I have been informed by officers who were on the spot, and whom I believe myself, that this disorder was sent into our army designedly by the commanding officer in Quebec. It answered his purpose effectually.

Jefferson was writing years after the fact, and was not actually in Quebec himself. Bioweapons expert Jonathan Tucker wrote in his 2002 book, Scourge: The Once and Future Threat of Smallpox, that the British commander, Gen Carleton, had (as in Boston) deliberately sent out inoculated persons from Quebec City to the American lines, but cites no source other than Jefferson.
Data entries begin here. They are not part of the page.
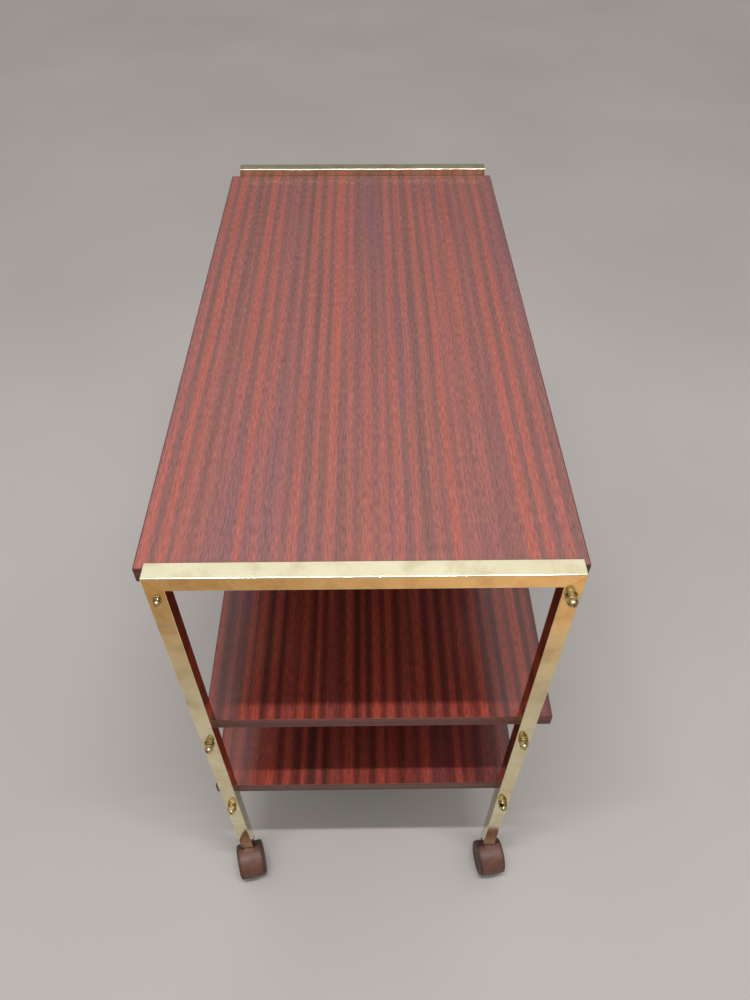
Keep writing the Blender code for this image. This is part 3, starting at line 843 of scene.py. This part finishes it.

# a glowing panel low in front, which is no lamp and lights nothing: seen only in reflections, it
# paints the warm reflection that gives the bar's outer face its gold
card = block(Vector((-studio["cardHalf"], -studio["cardTo"], 0.001)) / millimetre,
             Vector((studio["cardHalf"], -studio["cardFrom"], 0.003)) / millimetre)
cardObject = bpy.data.objects.new("paintedReflectionPanel", card)
cardObject.data.transform(Matrix.Translation((centreX, frameLow.y, 0)))
bpy.context.scene.collection.objects.link(cardObject)
material, tree, shader = newMaterial("paintedReflectionPanel", {"Base Color": (0, 0, 0, 1)})
where = addNode(tree, "SeparateXYZ", {}, {}, {0: addNode(tree, "TexCoord").outputs["Object"]})
rim = frameLow.y - studio["cardFrom"]
fade = addNode(tree, "MapRange", {}, {"From Min": rim, "From Max": rim - studio["cardFade"]},
               {"Value": where.outputs["Y"]})
sideways = addNode(tree, "MapRange", {}, {
    "From Min": centreX - studio["cardBlend"], "From Max": centreX + studio["cardBlend"]},
    {"Value": where.outputs["X"]})
warmth = addNode(tree, "ValToRGB", {}, {}, {0: sideways.outputs[0]},
                 stops=[(0.0, studio["cardLeft"]), (1.0, studio["cardRight"])])
tint = addNode(tree, "Mix", {"data_type": "RGBA"}, {6: linearOf(studio["cardRim"])},
               {0: fade.outputs[0], 7: warmth.outputs[0]})
tree.links.new(tint.outputs[2], shader.inputs["Emission Color"])
shader.inputs["Emission Strength"].default_value = 1.0
card.materials.append(material)
for kind in ("camera", "diffuse", "shadow", "transmission", "volume_scatter"):
    setattr(cardObject, "visible_" + kind, False)

# the camera stands in front of the near end and looks down along the trolley
cameraLook = {"right": 0.0024, "ahead": 0.3817, "height": 1.2374,
              "yaw": 0.912, "pitch": 47.47, "roll": 0.198, "lens": 27.13}
yaw, pitch, roll = [math.radians(cameraLook[key]) for key in ("yaw", "pitch", "roll")]
forward = Vector((math.sin(yaw) * math.cos(pitch), math.cos(yaw) * math.cos(pitch),
                  -math.sin(pitch)))
level = Vector((math.cos(yaw), -math.sin(yaw), 0))
upward = level.cross(forward)
rightward = level * math.cos(roll) + upward * math.sin(roll)
turnedUp = upward * math.cos(roll) - level * math.sin(roll)
camera = bpy.data.cameras.new("camera")
camera.lens = cameraLook["lens"]
cameraObject = bpy.data.objects.new("camera", camera)
stance = Matrix((rightward, turnedUp, -forward)).transposed().to_4x4()
stance.translation = (centreX + cameraLook["right"], frameLow.y - cameraLook["ahead"],
                      cameraLook["height"])
cameraObject.matrix_world = stance
bpy.context.scene.collection.objects.link(cameraObject)
bpy.context.scene.camera = cameraObject
bpy.context.scene.view_settings.view_transform = "Standard"
print("floor, light and camera set")
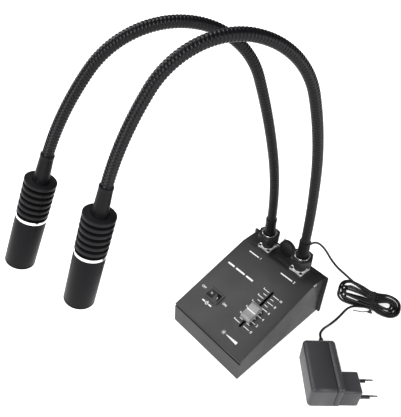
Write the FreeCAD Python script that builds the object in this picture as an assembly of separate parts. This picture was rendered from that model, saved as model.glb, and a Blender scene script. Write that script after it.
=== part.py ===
import FreeCAD
import Part
import math
import os

# Twin gooseneck LED spot light. Millimetres, +Z up, the front edge of the box towards -Y.
# The origin is the centre of the rest face under the box.

# Control box
box_width = 108.0
box_depth = 144.0
sheet = 1.5
pad_thickness = 1.5
pad_inset = 5.0
pad_corner = 6.0
front_height = 30.8
front_lean = 1.8
shelf_height = 62.6
shelf_depth = 28.1
bend_radius = 1.6
front_lip = 1.8
front_seam = 3.0
seam = 0.15
overrun = 2.0

# Rear plate and its screws
plate_thickness = 1.6
plate_side = 4.0
plate_top = 0.5
flange_height = 10.0
flange_inset = 9.0
screw_head_radius = 2.8
screw_head_height = 1.9
screw_shank_radius = 1.4
screw_length = 6.0
screw_drive_radius = 1.1
screw_drive_depth = 1.0
screw_hole_play = 0.2
screw_edge = 15.0
fit_play = 0.05

# Ballast and driver board
ballast_size = (66.0, 76.0, 12.0)
ballast_y = 4.0
ballast_edge = 1.0
board_size = (86.0, 62.0, 1.6)
board_y = 8.0
spacer_height = 15.0
spacer_radius = 2.6
spacer_edge = 4.0
inductor_radius = 6.5
inductor_height = 8.0
capacitor_radius = 5.0
capacitor_height = 11.0
chip_size = (14.0, 10.0, 3.0)
terminal_size = (20.0, 8.0, 9.0)

# Controls on the sloped panel, placed from its front edge
column_x = 24.5
slot_centre = 58.3
slot_length = 58.0
slot_width = 3.0
fader_travel = 50.0
fader_setting = 17.0
fader_body_size = (9.0, 76.0, 8.5)
fader_wall = 1.2
lever_size = (1.4, 5.0)
lever_foot = (5.4, 7.0, 3.2)
lever_rise = 6.5
slide_play = 0.3
knob_size = (12.4, 23.0, 9.0)
knob_float = 0.6
knob_dip = 1.5
knob_shoulder = 3.0
knob_edge = 0.8
index_width = 1.3
index_depth = 0.35

switch_centre = 37.8
bezel_size = (21.0, 15.0, 2.0)
bezel_corner = 1.2
bezel_edge = 0.6
switch_body_size = (19.0, 12.8, 15.0)
well_half = (8.9, 5.3)
well_depth = 8.5
rocker_half = (7.6, 5.0)
rocker_pivot_depth = 2.0
rocker_rise = 4.4
rocker_valley = 3.2
rocker_drop = 2.6
rocker_swing = 20.0
trunnion_radius = 1.2
trunnion_length = 0.8
blade_size = (0.8, 4.8, 7.0)
blade_pitch = 7.0

# Panel connectors on the shelf, heights counted from the shelf
socket_x = 25.5
socket_setback = 14.0
socket_flange = 18.0
flange_thickness = 2.5
flange_corner = 1.6
socket_barrel_radius = 7.4
socket_barrel_top = 15.8
socket_bore_radius = 6.2
socket_tail_radius = 7.0
socket_tail = 12.0
socket_screw_offset = 6.9
socket_screw_radius = 1.2
socket_screw_head = 1.95
socket_screw_length = 6.0
contact_radius = 0.6
contact_ring = 3.2
contact_length = 9.8
contact_play = 0.25
contact_count = 4

# Plug, coupling nut and cable boot, heights counted from the shelf
plug_spigot_radius = 5.9
plug_spigot_start = 9.0
plug_collar_radius = 10.2
plug_collar = 2.0
plug_shell_radius = 9.2
plug_rim_radius = 8.0
plug_top = 24.7
plug_floor = 4.0
plug_edge = 0.4
plug_wire_radius = 1.5
nut_flats = 24.6
nut_bottom = 13.8
nut_top = 22.8
nut_chamfer = 1.6
nut_play = 0.3
running_play = 0.06
chamber_ledge = 0.5
boot_foot_radius = 6.75
boot_top_radius = 6.3
boot_top = 46.6
boot_round = 0.8

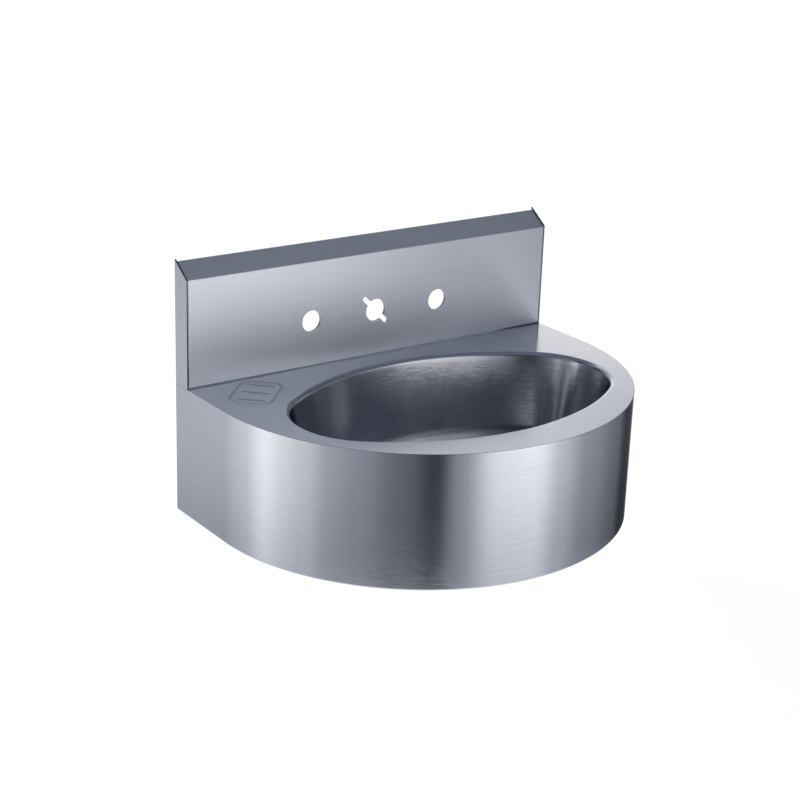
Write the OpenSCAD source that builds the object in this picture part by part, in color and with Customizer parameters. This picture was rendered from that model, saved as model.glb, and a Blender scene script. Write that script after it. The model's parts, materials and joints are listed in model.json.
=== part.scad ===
// Wall-hung hand wash basin in brushed stainless steel sheet.
// A D-shaped deck carries a drawn oval bowl, a deep apron hangs from its edge, and a hollow
// upstand with a sloping top holds two tap holes and a spout hole.
// Units are millimetres. The origin is on the wall plane and the centreline, at deck level:
// +X is the user's right, -Y points from the wall to the user, and +Z is up.

/* [Basin] */
// Width from side to side
basin_w = 500; // [480:5:560]
// Depth from the wall to the front of the apron
basin_d = 357; // [350:1:380]
// Height of the apron, deck surface to hem
apron_h = 153; // [140:1:190]
// Width of the hem folded inwards at the foot of the apron
hem_w = 12; // [8:1:16]
// Thickness of the stainless sheet
sheet = 1.5; // [1.2:0.1:2]
// Radius left on the welded edge between deck and apron
edge_r = 1; // [0.5:0.1:1.1]
// Outer radius of the folded corners
bend_r = 2; // [1.5:0.1:3]

/* [Upstand] */
// Height of the front panel above the deck
upstand_h = 124; // [115:1:150]
// Depth from the wall to the front panel
upstand_d = 26; // [24:1:36]
// Rise of the sloping top from front to wall
top_rise = 18; // [10:1:24]
// Height of the rear return that hangs from the top's wall edge
return_h = 20; // [17:1:24]
// Height of the deck's upturn against the wall
upturn_h = 20; // [12:1:24]
// Thickness of the end caps
cap_t = 2; // [1.5:0.1:2.5]
// Height that the end caps stand proud of the sloping top
cap_proud = 1.2; // [0.5:0.1:2]

/* [Bowl] */
// Length of the oval, between the inner faces of the wall at the rim
bowl_l = 399; // [380:1:404]
// Width of the oval, between the inner faces of the wall at the rim
bowl_w = 243; // [235:1:251]
// Radius of the oval's two ends
bowl_end_r = 82.5; // [76:0.5:88]
// Depth from the deck to the edge of the bowl floor
bowl_depth = 120; // [105:1:125]
// Flat ledge between the upstand and the rim
back_ledge = 32; // [28:1:40]
// Radius of the rolled rim
rim_r = 4.5; // [3.5:0.5:7]
// Straight lip below the rolled rim
lip_h = 4.5; // [2:0.5:6]
// Draft of the bowl wall, in degrees
wall_draft = 12; // [8:0.5:13]
// Radius between wall and floor
floor_r = 45; // [38:1:50]
// Fall of the bowl floor towards the waste, in degrees
floor_fall = 2.5; // [1.5:0.5:3.5]

/* [Tap holes] */
// Height of the holes' centres above the deck
hole_z = 54; // [50:1:60]
// Distance between the two tap holes
tap_spacing = 177; // [150:1:200]
// Diameter of a tap hole
tap_hole_d = 25.4; // [22:0.1:28]
// Diameter of the spout hole
spout_hole_d = 27.2; // [24:0.1:30]
// Width of the spout hole's two keying notches
notch_w = 5.5; // [4:0.5:7]
// Distance from the spout hole's centre to the end of a notch
notch_reach = 24.5; // [20:0.5:26]
// Thickness of the plate behind the holes
backing_t = 2.5; // [2:0.1:3]
// Length of the plate behind the holes
backing_l = 256; // [250:1:280]
// Height of the plate behind the holes
backing_h = 58; // [54:1:64]

/* [Soap recess] */
// Length of the recess, along its diagonal
soap_l = 72; // [60:1:76]
// Width of the recess
soap_w = 50; // [38:1:52]
// Depth of the recess
soap_depth = 2; // [1.5:0.1:3]
// Radius of its corners
soap_corner_r = 11; // [8:1:14]
// Number of ribs that keep the soap dry
soap_ribs = 3; // [2:1:4]
// Length of a rib
soap_rib_l = 30; // [20:1:32]
// Width of a rib
soap_rib_w = 4.4; // [3:0.2:6]

/* [Wall fixing] */
// Thickness of the hanger on the wall and of the rail that hooks on it
hanger_t = 2; // [1.5:0.1:2.5]
// Distance from the upstand's rear return down to the hook's seat
hook_drop = 14; // [10:1:18]
// Height of the hanger's plate below the seat
hanger_h = 38; // [34:1:42]
// Height of the hanger's raised lip
hook_h = 11; // [8:1:12]
// Distance from the basin's side to its outer wall fixings
fixing_inset = 25; // [20:1:30]
// Distance between the upper and lower wall fixings
fixing_h = 200; // [180:1:220]
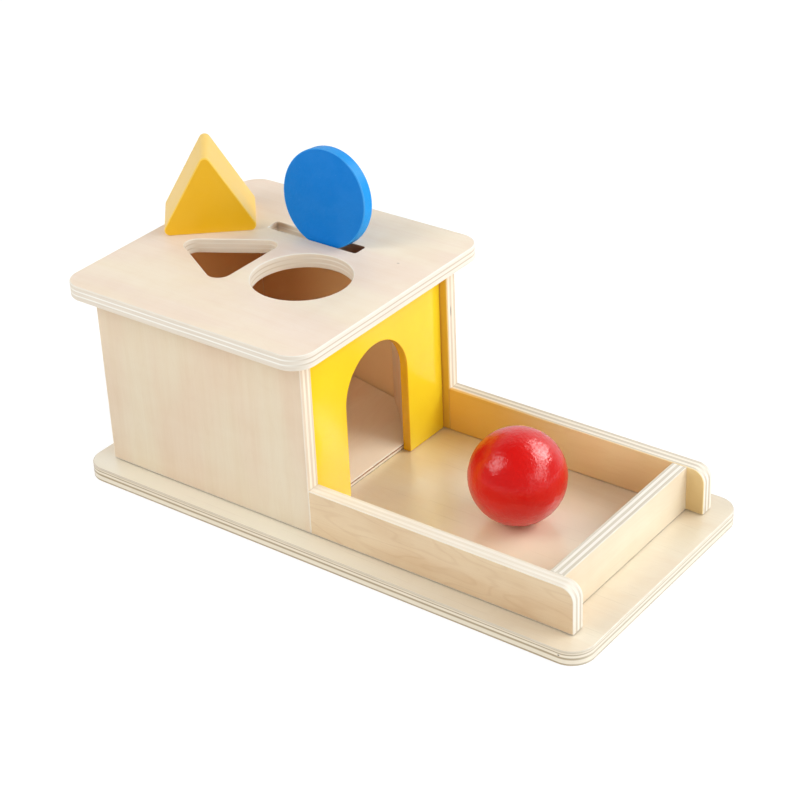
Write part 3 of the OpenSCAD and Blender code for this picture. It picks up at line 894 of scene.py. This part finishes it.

Becker (2004) states that Carleton may have "ordered or condoned sending contagious victims of the disease into the enemy lines," but perhaps overstates her case a bit, since the sole primary account that supports this is a 16 year old American soldier, John Joseph Henry, who wrote that:

the small pox, introduced into our cantonments by the indecorous, yet fascinating arts of the enemy, had already begun its ravages

Other accounts merely support the fact that a smallpox epidemic did occur among the American encampment.

The poor evidence for these situations invites speculation and finding one's own preferred interpretation in the evidence. Tucker, for example, cites Fenn as saying infected slaves who defected to the British were sent back to their plantations with the intention of causing further outbreaks. Fenn, however, says only that there were cases where infected slaves were turned away or abandoned by the British forces, rather than risk infection themselves or spare the supplies and effort to care for them. That's its own kind of inhumanity, but it is not a deliberate attempt at weaponizing smallpox patients.

I've said this before in various discussions about smallpox infections and intentionality with regards to European settlers and Native Americans, but it deserves reiterating: smallpox does not need much help in spreading. It was (is) one of the most infectious pathogens known to humanity and an 18th Century Army camp is pretty much an ideal scenario for its spread. Another soldier at Quebec, Caleb Haskell, presciently wrote:

The smallpox ... all around us, and there is great danger of it spreading in the army.

The evidence for these claims rest primarily on interpretations of primary sources without a lot of smoking guns and a great deal of extenuating circumstances. In the case with Boston and the slaves, a smallpox outbreak was already extant prior to any accusations of deliberate attempts to infect the Americans. In the case of both Quebec City and Boston, the sensible approach to an outbreak in the city would be to expel the infected from the city; whether or not that constitutes a deliberate attempt at bio-warfare depends on how you parse the very scant data.